Convert every quote to a price per cord before you decide. Enter each pile's dimensions and price, read the cost per cord, and the comparison stops being a guess. This is the same discipline that makes any volume-based purchase honest — if you buy other materials by volume, the mulch and bark coverage calculator does the same job for landscaping loads sold by the cubic yard.
Working Backwards: Planning Space Before Delivery
The calculation runs in both directions. If you ordered two cords for the winter and need to know where it will go, multiply the other way: 2 cords × 128 cubic feet = 256 cubic feet. That is a stack 4 feet high, 8 feet long, and 8 feet deep, or any other set of dimensions that multiplies to 256. Mark out that footprint in the woodshed, buy a tarp the right size, and you avoid the discovery that the pile spills into the walkway.

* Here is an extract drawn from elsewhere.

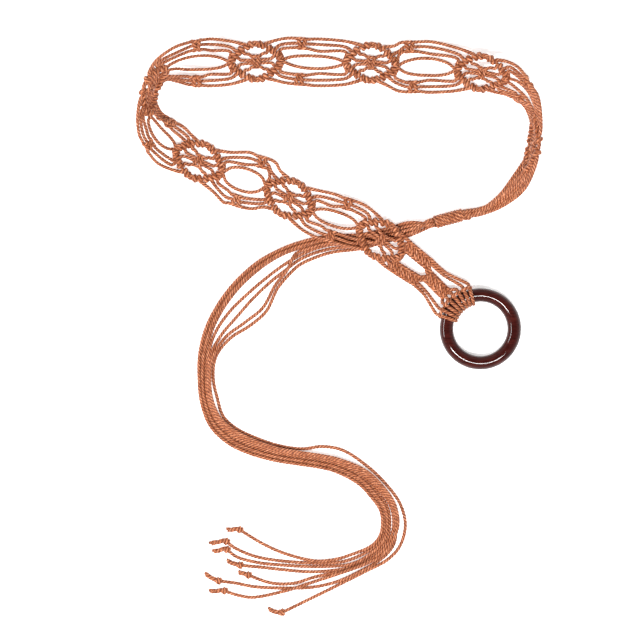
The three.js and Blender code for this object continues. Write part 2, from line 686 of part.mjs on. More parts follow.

Planning the space ahead of time also gives you a second check on the delivery. If two cords are supposed to fill a footprint you measured out and the actual pile leaves a third of that space empty, the load is short, and you knew the target volume before the truck even arrived.
A Few Habits That Pay Off
Three small rules cover most of the trouble. First, stack before you measure — loose tossed wood holds far more air, so roughly 180 cubic feet of heaped throw settles into 128 cubic feet stacked, and measuring the heap will badly overestimate what you have. Second, always check the depth, because that is where the face-cord trap lives. Third, talk in cords and price per cord, never in truckloads or "a big pile," because those words mean whatever the seller wants them to mean.
None of this requires trusting anyone. A tape measure, the number 128, and a quiet division are enough to keep every firewood purchase honest. Measure the stack, divide by 128, and the wood pays for itself in the savings the first time a load comes up short.